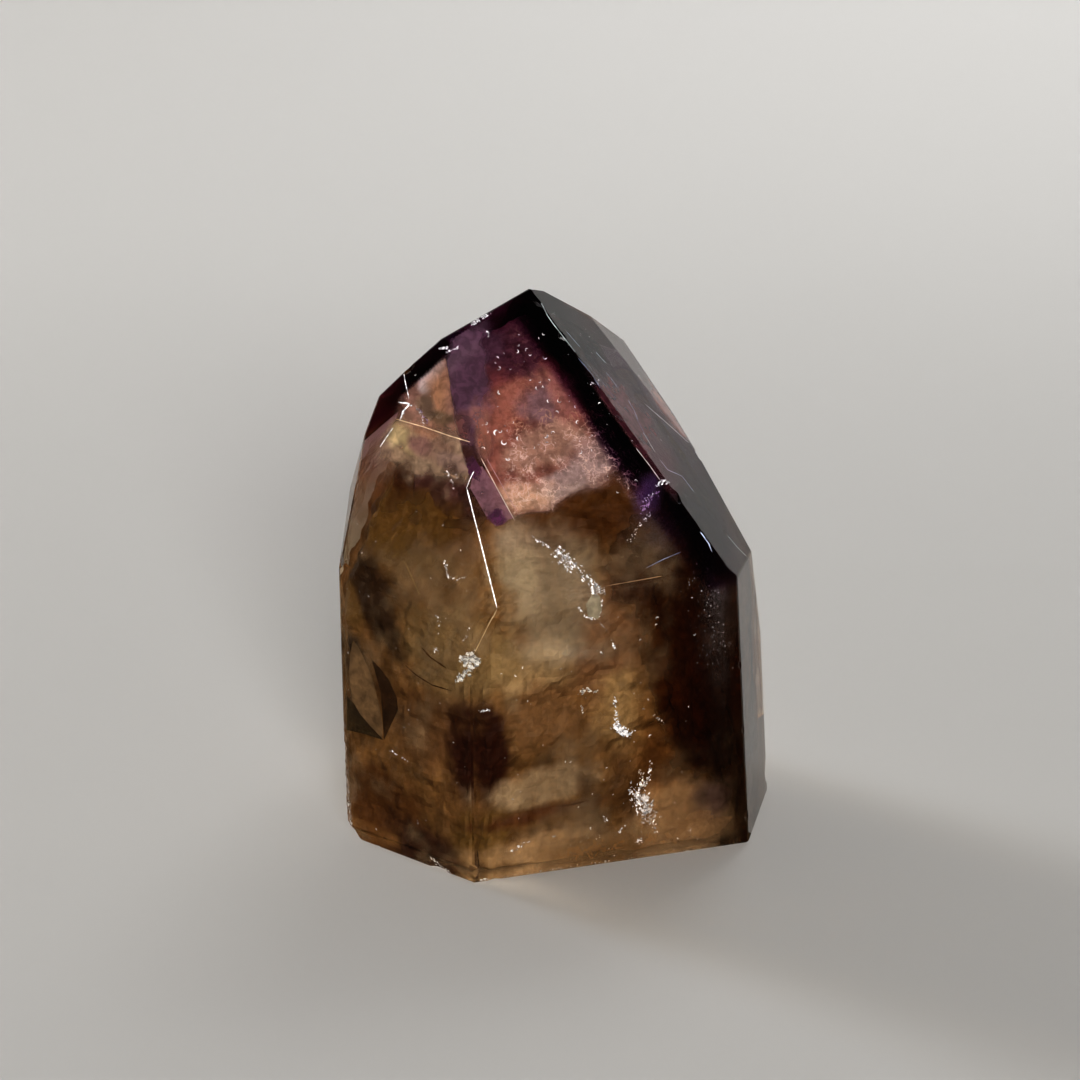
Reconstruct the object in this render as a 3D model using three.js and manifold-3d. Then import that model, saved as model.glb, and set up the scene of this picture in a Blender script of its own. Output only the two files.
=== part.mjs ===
// One natural quartz crystal, its faces flat and polished, cut level at the foot so that it stands.
// Millimetres, +Z up, the front towards -Y. The origin is the middle of the foot.
import * as THREE from 'three';
import { mergeVertices } from 'three/addons/utils/BufferGeometryUtils.js';
import Module from 'manifold-3d';

// The flat faces. facing is how far a face turns from the front, in degrees, positive to the right.
// rise is how far its outward direction tilts up from level, and reach is its plane's distance
// from the origin.
const faces = {
  frontRight: { facing: 17.4, rise: 0, reach: 21.1 },
  frontLeft: { facing: -38.2, rise: -0.2, reach: 26.3 },
  right: { facing: 77.2, rise: 3.3, reach: 25.7 },
  backRight: { facing: 128.6, rise: 4, reach: 20 },
  back: { facing: -163.4, rise: 0, reach: 22.7 },
  left: { facing: -99.3, rise: -0.2, reach: 23.7 },
  shoulderLeft: { facing: -83.4, rise: 14.2, reach: 35.4 },
  shoulderBackLeft: { facing: -105, rise: 16.6, reach: 34.1 },
  shoulderRight: { facing: 111, rise: 14, reach: 27.35 },
  crownFrontRight: { facing: 15.4, rise: 36.8, reach: 38.5 },
  crownFrontLeft: { facing: -29.8, rise: 24.5, reach: 37.3 },
  crownUpperLeft: { facing: -29.5, rise: 28.4, reach: 39.95 },
  crownLeft: { facing: -39.3, rise: 27.8, reach: 41.2 },
  crownRight: { facing: 80.7, rise: 41.2, reach: 40.7 },
  crownFarRight: { facing: 89.9, rise: 39.7, reach: 40.8 },
  crownBackLeft: { facing: -132.9, rise: 38.4, reach: 43.3 },
  crownBack: { facing: -162.3, rise: 40.7, reach: 45.2 },
};

const edgeBevel = 0.3;        // width of the narrow worn flat along every edge
const footBevel = 0.5;        // the same around the foot
const blockSize = 200;        // rough block that the faces are cut from
const cornerSlack = 1e-6;     // how far outside a face a corner may lie by rounding
const scoopUnevenness = 0.4;  // how much longer a chip's ball may be on one of its axes

// Shallow shell-shaped chips. Each sits where the named faces meet: two faces and a height for one
// on an edge, three faces for one on a corner. size is the scoop's radius, and bite its depth.
const edgeChips = [
  { between: ['crownFrontRight', 'crownRight'], height: 44.4, size: 2.2, bite: 0.42 },
  { between: ['crownFrontRight', 'crownRight'], height: 52.6, size: 1.1, bite: 0.26 },
  { between: ['crownFrontRight', 'crownRight'], height: 60.8, size: 1.3, bite: 0.3 },
  { between: ['crownFrontRight', 'crownRight'], height: 64.6, size: 1.6, bite: 0.34 },
  { between: ['crownFrontRight', 'crownBackLeft'], height: 62.4, size: 1.4, bite: 0.22 },
  { between: ['crownFrontRight', 'crownBackLeft'], height: 63.7, size: 1.6, bite: 0.24 },
  { between: ['crownUpperLeft', 'crownBackLeft'], height: 59.4, size: 1.2, bite: 0.22 },
  { between: ['crownUpperLeft', 'crownLeft'], height: 55.4, size: 1.3, bite: 0.26 },
  { between: ['crownFrontLeft', 'shoulderLeft'], height: 41.2, size: 0.9, bite: 0.22 },
  { between: ['frontRight', 'frontLeft'], height: 28.6, size: 2.4, bite: 0.55 },
  { between: ['frontRight', 'frontLeft'], height: 1.6, size: 1.8, bite: 0.4 },
  { between: ['frontRight', 'right'], height: 3.8, size: 1.2, bite: 0.3 },
  { between: ['frontRight', 'right'], height: 15.4, size: 1, bite: 0.24 },
  { between: ['frontRight', 'right'], height: 24.1, size: 1.1, bite: 0.24 },
  { between: ['right', 'backRight'], height: 3, size: 3.4, bite: 0.6 },
  { between: ['backRight', 'back'], height: 12.5, size: 2.6, bite: 0.5 },
  { between: ['back', 'left'], height: 30.2, size: 2.2, bite: 0.4 },
];
const cornerChips = [
  { at: ['frontLeft', 'left', 'crownFrontLeft'], size: 1.7, bite: 0.7 },
  { at: ['crownFarRight', 'shoulderRight', 'crownRight'], size: 1.4, bite: 0.4 },
  { at: ['crownBackLeft', 'crownUpperLeft', 'crownLeft'], size: 1.5, bite: 0.45 },
  { at: ['backRight', 'crownBack', 'back'], size: 2, bite: 0.6 },
];
// Chips out of the foot's edge: how far along each face, in mm from the face's own middle.
const footChips = [
  { face: 'frontLeft', along: 4.4, size: 2.6, bite: 0.8 },
  { face: 'frontLeft', along: -5.2, size: 1.5, bite: 0.35 },
  { face: 'frontRight', along: -14.8, size: 1.6, bite: 0.45 },
  { face: 'frontRight', along: -3.1, size: 1.1, bite: 0.25 },
  { face: 'frontRight', along: 9.6, size: 1.7, bite: 0.35 },
  { face: 'backRight', along: -8, size: 2.2, bite: 0.6 },
  { face: 'backRight', along: 11, size: 1.5, bite: 0.35 },
  { face: 'back', along: 3, size: 2.4, bite: 0.6 },
  { face: 'left', along: 6, size: 2, bite: 0.5 },
];
// The broken stretch of the front-left edge, from near mid height down to the foot.
const brokenEdge = {
  between: ['frontLeft', 'left'],
  top: 15,
  chips: 11,
  jitter: 0.8,
  topChip: { size: 1, bite: 0.25 },
  footChip: { size: 2.6, bite: 0.68 },
};
const brokenCorner = { at: ['frontLeft', 'left', 'foot'], size: 3.8, bite: 1.7 };

const degrees = Math.PI / 180;
const foot = { normal: new THREE.Vector3(0, 0, -1), reach: 0 };

// A face's plane, as its outward normal and its distance from the origin.
function planeOf(name) {
  if (name === 'foot') return foot;
  const { facing, rise, reach } = faces[name];
  const level = Math.cos(rise * degrees);
  const x = Math.sin(facing * degrees) * level;
  const y = -Math.cos(facing * degrees) * level;
  return { normal: new THREE.Vector3(x, y, Math.sin(rise * degrees)), reach };
}

const planes = new Map([...Object.keys(faces), 'foot'].map((name) => [name, planeOf(name)]));

// The point that three planes share, or null where two of them run parallel.
function meet(a, b, c) {
  const m = new THREE.Matrix3().set(...a.normal.toArray(), ...b.normal.toArray(), ...c.normal.toArray());
  if (Math.abs(m.determinant()) < cornerSlack) return null;
  return new THREE.Vector3(a.reach, b.reach, c.reach).applyMatrix3(m.invert());
}

// The two ends of the edge that two faces share, or null where they don't touch.
function edgeEnds(first, second) {
  const ends = [];
  for (const [name, plane] of planes) {
    if (name === first || name === second) continue;
    const corner = meet(planes.get(first), planes.get(second), plane);
    if (!corner) continue;
    const inside = [...planes.values()].every((p) => p.normal.dot(corner) < p.reach + cornerSlack);
    if (inside) ends.push(corner);
  }
  return ends.length > 1 ? ends : null;
}

const wasm = await Module();
wasm.setup();

// A closed three.js geometry as a solid that can be cut.
function toSolid(geometry) {
  geometry.deleteAttribute('normal');
  geometry.deleteAttribute('uv');
  const merged = mergeVertices(geometry);
  const vertProperties = new Float32Array(merged.attributes.position.array);
  const triVerts = new Uint32Array(merged.index.array);
  return new wasm.Manifold(new wasm.Mesh({ numProp: 3, vertProperties, triVerts }));
}

// Everything that lies outside a plane, as one big block.
function outside({ normal, reach }) {
  const block = new THREE.BoxGeometry(blockSize, blockSize, blockSize);
  const turn = new THREE.Quaternion().setFromUnitVectors(new THREE.Vector3(0, 0, 1), normal);
  block.applyQuaternion(turn);
  block.translate(...normal.clone().multiplyScalar(reach + blockSize / 2).toArray());
  return toSolid(block);
}

// The narrow flat that takes off the edge between two faces.
function bevelOf(first, second, ends) {
  const a = planes.get(first).normal;
  const b = planes.get(second).normal;
  const width = first === 'foot' || second === 'foot' ? footBevel : edgeBevel;
  const depth = (width / 2) * Math.tan(a.angleTo(b) / 2);
  const normal = a.clone().add(b).normalize();
  return { normal, reach: normal.dot(ends[0]) - depth };
}

// Repeatable random numbers from 0 to 1, so that the chips come out alike on every run.
let seed = 7;
function random() {
  seed = (seed * 16807) % 2147483647;
  return seed / 2147483647;
}

// One shell-shaped scoop: an uneven ball whose deepest corner lies its bite below a point.
function scoop(point, outward, size, bite) {
  const ball = new THREE.IcosahedronGeometry(size, 1);
  const turn = new THREE.Euler(random() * Math.PI, random() * Math.PI, random() * Math.PI);
  ball.applyQuaternion(new THREE.Quaternion().setFromEuler(turn));
  const [x, y, z] = [random(), random(), random()].map((r) => 1 + scoopUnevenness * r);
  ball.scale(x, y, z);
  const corners = ball.attributes.position;
  let deepest = 0;
  for (let i = 0; i < corners.count; i += 1) {
    const corner = new THREE.Vector3().fromBufferAttribute(corners, i);
    deepest = Math.max(deepest, -corner.dot(outward));
  }
  ball.translate(...outward.clone().multiplyScalar(deepest - bite).add(point).toArray());
  return toSolid(ball);
}

// The outward direction halfway between the named faces.
function outwardOf(names) {
  const sum = new THREE.Vector3();
  for (const name of names) sum.add(planes.get(name).normal);
  return sum.normalize();
}

function edgeChip({ between: [first, second], height, size, bite }) {
  const level = { normal: new THREE.Vector3(0, 0, 1), reach: height };
  const point = meet(planes.get(first), planes.get(second), level);
  return scoop(point, outwardOf([first, second]), size, bite);
}

function cornerChip({ at, size, bite }) {
  return scoop(meet(...at.map((name) => planes.get(name))), outwardOf(at), size, bite);
}

function footChip({ face, along, size, bite }) {
  const [start, end] = edgeEnds(face, 'foot');
  const middle = start.clone().add(end).multiplyScalar(0.5);
  const sideways = new THREE.Vector3(0, 0, 1).cross(planes.get(face).normal).normalize();
  return scoop(middle.addScaledVector(sideways, along), outwardOf([face, 'foot']), size, bite);
}

// A row of chips that overlap, growing towards the foot.
function brokenEdgeChips({ between, top, chips, jitter, topChip, footChip: lowest }) {
  const row = [];
  for (let i = 0; i < chips; i += 1) {
    const down = i / (chips - 1);
    const size = topChip.size + (lowest.size - topChip.size) * down;
    const bite = topChip.bite + (lowest.bite - topChip.bite) * down;
    const height = top * (1 - down) + (random() - 0.5) * jitter;
    row.push(edgeChip({ between, height, size, bite }));
  }
  return row;
}

function crystal() {
  const cuts = [...planes.values()].map(outside);
  const names = [...planes.keys()];
  for (const [i, first] of names.entries()) {
    for (const second of names.slice(i + 1)) {
      const ends = edgeEnds(first, second);
      if (ends) cuts.push(outside(bevelOf(first, second, ends)));
    }
  }
  cuts.push(...edgeChips.map(edgeChip), ...cornerChips.map(cornerChip), ...footChips.map(footChip));
  cuts.push(...brokenEdgeChips(brokenEdge), cornerChip(brokenCorner));
  let solid = toSolid(new THREE.BoxGeometry(blockSize, blockSize, blockSize));
  for (const cut of cuts) solid = solid.subtract(cut);
  const { vertProperties, triVerts } = solid.getMesh();
  const geometry = new THREE.BufferGeometry();
  geometry.setAttribute('position', new THREE.BufferAttribute(new Float32Array(vertProperties), 3));
  geometry.setIndex(new THREE.BufferAttribute(new Uint32Array(triVerts), 1));
  return geometry;
}

// The foot's middle becomes the origin.
function standOnOrigin(geometry) {
  geometry.computeBoundingBox();
  const { min, max } = geometry.boundingBox;
  return geometry.translate(-(min.x + max.x) / 2, -(min.y + max.y) / 2, -min.z);
}

const smokyQuartz = new THREE.MeshStandardMaterial({
  color: 0x6b5136,
  roughness: 0.08,
  metalness: 0,
  flatShading: true,
});
const point = new THREE.Mesh(standOnOrigin(crystal()), smokyQuartz);
point.name = 'quartz_point';

const model = new THREE.Group();
model.add(point);

export default model;
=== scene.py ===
import math
import random

import bpy
import bmesh
from mathutils import Matrix, Vector, noise
from mathutils.bvhtree import BVHTree


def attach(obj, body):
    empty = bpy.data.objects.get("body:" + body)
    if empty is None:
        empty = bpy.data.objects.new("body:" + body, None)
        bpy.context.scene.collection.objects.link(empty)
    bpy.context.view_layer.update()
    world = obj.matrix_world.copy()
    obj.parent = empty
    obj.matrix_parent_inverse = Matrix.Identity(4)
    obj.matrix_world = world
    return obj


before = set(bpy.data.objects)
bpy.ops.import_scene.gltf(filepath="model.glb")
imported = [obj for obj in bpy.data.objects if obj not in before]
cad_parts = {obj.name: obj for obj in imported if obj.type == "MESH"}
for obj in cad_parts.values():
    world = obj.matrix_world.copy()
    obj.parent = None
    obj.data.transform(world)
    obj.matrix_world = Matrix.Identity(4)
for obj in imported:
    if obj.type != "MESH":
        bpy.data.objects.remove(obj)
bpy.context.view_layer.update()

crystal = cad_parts["quartz_point"]
mm = 0.001
imageSide = 1080  # pixels, both ways

quartz = {
    "ior": 1.544,
    "body": (0.78, 0.65, 0.46),   # what an absorption length lets through
    "density": 56.0,              # per metre
    "lampShare": 0.85,            # of the light that each face passes to what lies inside
}
dullSheen = 0.2    # how little the paper and the dust mirror
softGrain = 0.6    # the roughness of every noise in a material


class Wire:
    # one output of a node, so that a mask can be written as plain arithmetic
    def __init__(self, finish, socket):
        self.finish = finish
        self.socket = socket

    def math(self, operation, first, second=0.0):
        return self.finish.node("ShaderNodeMath", {"operation": operation}, {0: first, 1: second})

    def __add__(self, other):
        return self.math("ADD", self, other)

    def __radd__(self, other):
        return self.math("ADD", other, self)

    def __sub__(self, other):
        return self.math("SUBTRACT", self, other)

    def __rsub__(self, other):
        return self.math("SUBTRACT", other, self)

    def __mul__(self, other):
        return self.math("MULTIPLY", self, other)

    def __rmul__(self, other):
        return self.math("MULTIPLY", other, self)

    def __abs__(self):
        return self.math("ABSOLUTE", self)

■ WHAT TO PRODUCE
Repeat exactly, please, each line from the beginning of the data through the line with "import Module from 'manifold-3d';" in it, and only those lines.

■ OUTPUT OF THE TASK
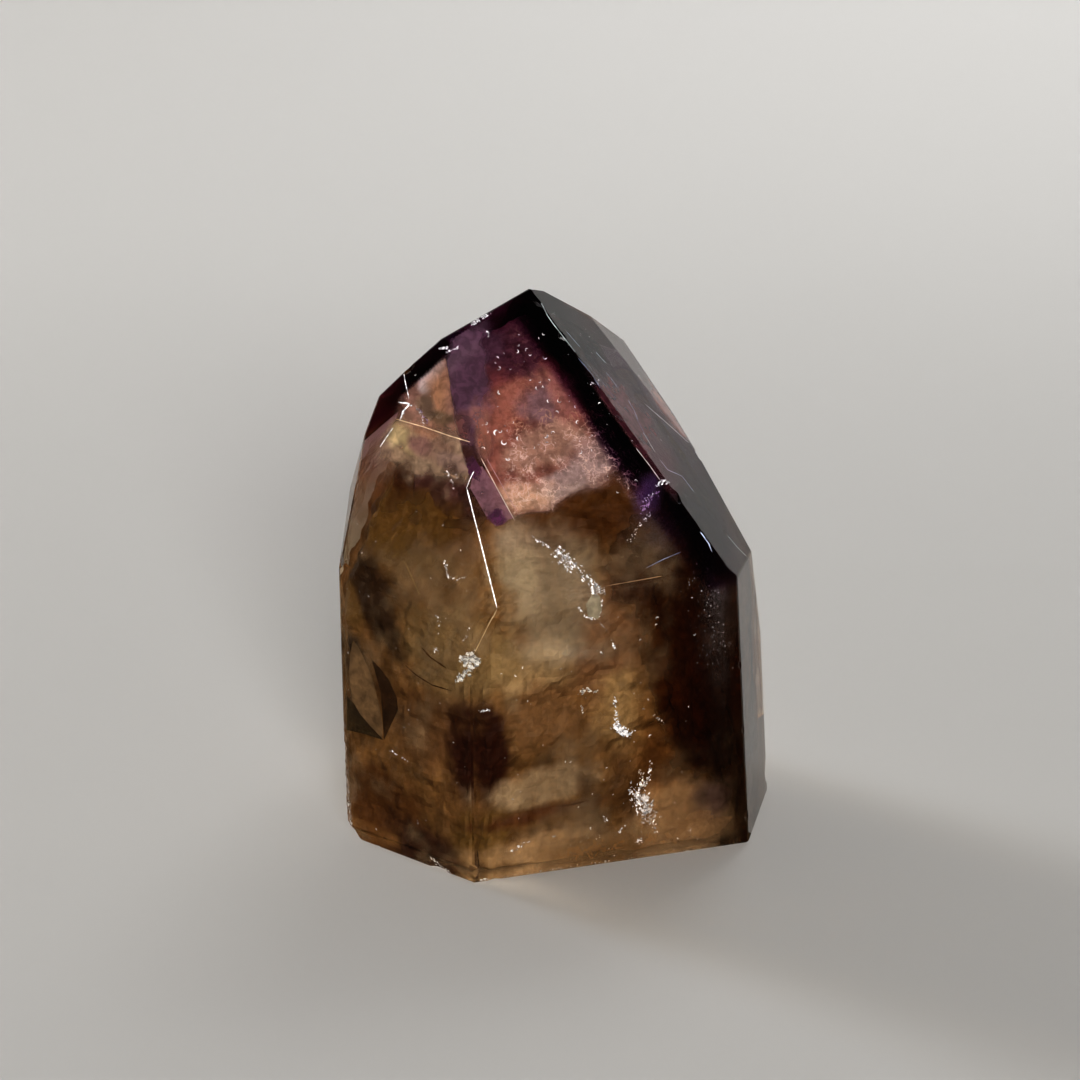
Reconstruct the object in this render as a 3D model using three.js and manifold-3d. Then import that model, saved as model.glb, and set up the scene of this picture in a Blender script of its own. Output only the two files.
=== part.mjs ===
// One natural quartz crystal, its faces flat and polished, cut level at the foot so that it stands.
// Millimetres, +Z up, the front towards -Y. The origin is the middle of the foot.
import * as THREE from 'three';
import { mergeVertices } from 'three/addons/utils/BufferGeometryUtils.js';
import Module from 'manifold-3d';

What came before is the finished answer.